* **Exercise**
Take the data below and extract the lines from the one with "pieces = make_all()" to the one with "bpy.context.scene.collection.objects.link(empty)", inclusive, exactly as written.

________________

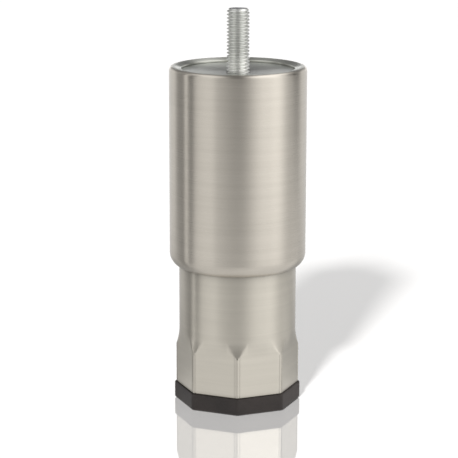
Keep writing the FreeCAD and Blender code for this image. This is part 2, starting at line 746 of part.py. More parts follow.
def make_pad_sleeves():
    """Short steel tubes round the screws, from the heads to the base plate."""
    body = disc(
        "one_pad_sleeve", HEAD_TOP, half("sleeve_pipe_dia"), PIPE_LENGTH,
        f"({half('screw_dia')} + sizes.fit_gap)",
    )
    doc.recompute()
    return make_group("pad_sleeves", body, SCREW_COUNT, size(SCREW_X))


def make_carrier_pins():
    """Radial pins through the tube into the carrier, kept in by the guide ring."""
    pin = doc.addObject("Part::Cylinder", "one_carrier_pin")
    pin.setExpression("Radius", half("pin_dia"))
    pin.setExpression("Height", "sizes.pin_length")
    pin.Placement.Rotation = Rotation(Vector(0, 1, 0), 90)
    pin.setExpression("Placement.Base.z", f"({FLANGE_Z} - sizes.pin_below)")
    doc.recompute()
    reach = f"({NECK_R} - sizes.pin_sunk - sizes.pin_length)"
    return make_group("carrier_pins", pin, PIN_COUNT, size(reach))


def make_all():
    washer_hole = f"({STUD_R} + sizes.stud_hole_gap)"
    spindle_hole = f"({SPINDLE_R} + sizes.bore_gap)"
    return [
        make_outer_sleeve(),
        make_top_plate(),
        disc("backing_washer", BACKING_Z, BACKING_R, "sizes.backing_thick", washer_hole),
        make_adjusting_spindle(),
        disc("stop_washer", STOP_Z, half("stop_dia"), "sizes.stop_thick", spindle_hole),
        make_stop_nut(),
        make_stop_nut_collar(),
        make_mouth_bush(),
        make_wiper_ring(),
        make_guide_ring(),
        make_retaining_ring(),
        make_foot_shell(),
        make_nut_carrier(),
        make_foot_nut(),
        make_carrier_pins(),
        make_base_plate(),
        make_base_pad(),
        make_pad_sleeves(),
        make_pad_screws(),
    ]


pieces = make_all()
doc.recompute()
for item in doc.Objects:
    if {"Invalid", "Error"} & set(item.State):
        raise RuntimeError(f"{item.Name} failed: {item.State}")
for piece in pieces:
    if piece.Shape.isNull() or not piece.Shape.isValid():
        raise RuntimeError(f"{piece.Label} has no sound shape")

os.makedirs("parts", exist_ok=True)
for piece in pieces:
    piece.Shape.exportStep(f"parts/{piece.Label}.step")
    print(piece.Label, len(piece.Shape.Solids), round(piece.Shape.Volume, 1), piece.Shape.BoundBox)
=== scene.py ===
import math
import bmesh
import bpy
import numpy as np
from mathutils import Matrix, Vector


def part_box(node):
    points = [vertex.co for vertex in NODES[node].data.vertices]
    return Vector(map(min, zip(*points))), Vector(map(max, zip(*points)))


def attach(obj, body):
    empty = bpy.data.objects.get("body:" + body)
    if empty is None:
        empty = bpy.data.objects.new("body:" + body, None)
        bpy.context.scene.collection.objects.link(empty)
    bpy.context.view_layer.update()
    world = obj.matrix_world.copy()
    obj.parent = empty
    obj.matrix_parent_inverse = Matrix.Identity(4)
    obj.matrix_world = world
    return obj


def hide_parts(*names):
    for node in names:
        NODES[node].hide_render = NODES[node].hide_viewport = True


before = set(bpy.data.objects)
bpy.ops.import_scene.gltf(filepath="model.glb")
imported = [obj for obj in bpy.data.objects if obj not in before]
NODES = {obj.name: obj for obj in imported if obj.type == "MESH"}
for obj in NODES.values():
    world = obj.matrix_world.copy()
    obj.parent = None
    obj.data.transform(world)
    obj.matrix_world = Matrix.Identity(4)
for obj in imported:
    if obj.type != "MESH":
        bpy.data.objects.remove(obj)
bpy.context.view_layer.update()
MM = 0.001

# Where the CAD parts lie, in metres
SLEEVE_LOW, SLEEVE_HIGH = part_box("outer_sleeve")
SHELL_LOW, SHELL_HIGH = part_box("foot_shell")
SPINDLE_LOW, SPINDLE_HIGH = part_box("adjusting_spindle")
COLLAR_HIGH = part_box("backing_washer")[0]
PLATE_LOW, PLATE_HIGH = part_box("top_plate")
SNAP_LOW, SNAP_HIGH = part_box("retaining_ring")
PAD_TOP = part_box("base_pad")[1].z

# Sleeve: its tube, the drawn-in mouth and the lip rolled over the plate
SLEEVE_R = SLEEVE_HIGH.x
SLEEVE_WALL = 1.0 * MM
MOUTH_BEND = 6.4 * MM
MOUTH_GAP = 0.3 * MM
RIM_ROUND = 1.6 * MM
RIM_LAND = 1.0 * MM
RIM_SOFT = 0.4 * MM
LIP_WIDTH = 5.5 * MM
LIP_DROP = 0.8 * MM
LIP_EDGE = 0.4 * MM
SHEARED_EDGE = 0.18 * MM

# Plate: it is dished from just inside the lip down to the stud's hole
PLATE_HOLE_R = 5.2 * MM
PLATE_EDGE = 0.25 * MM
DISH_START_R = SLEEVE_R - LIP_WIDTH - 1.2 * MM
DISH_DEPTH = 0.8 * MM
DISH_CURVE = 1.15
DISH_STEPS = 12
FLAT_BEFORE_DISH = 0.6 * MM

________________

* **The response**
pieces = make_all()
doc.recompute()
for item in doc.Objects:
    if {"Invalid", "Error"} & set(item.State):
        raise RuntimeError(f"{item.Name} failed: {item.State}")
for piece in pieces:
    if piece.Shape.isNull() or not piece.Shape.isValid():
        raise RuntimeError(f"{piece.Label} has no sound shape")

os.makedirs("parts", exist_ok=True)
for piece in pieces:
    piece.Shape.exportStep(f"parts/{piece.Label}.step")
    print(piece.Label, len(piece.Shape.Solids), round(piece.Shape.Volume, 1), piece.Shape.BoundBox)
=== scene.py ===
import math
import bmesh
import bpy
import numpy as np
from mathutils import Matrix, Vector


def part_box(node):
    points = [vertex.co for vertex in NODES[node].data.vertices]
    return Vector(map(min, zip(*points))), Vector(map(max, zip(*points)))


def attach(obj, body):
    empty = bpy.data.objects.get("body:" + body)
    if empty is None:
        empty = bpy.data.objects.new("body:" + body, None)
        bpy.context.scene.collection.objects.link(empty)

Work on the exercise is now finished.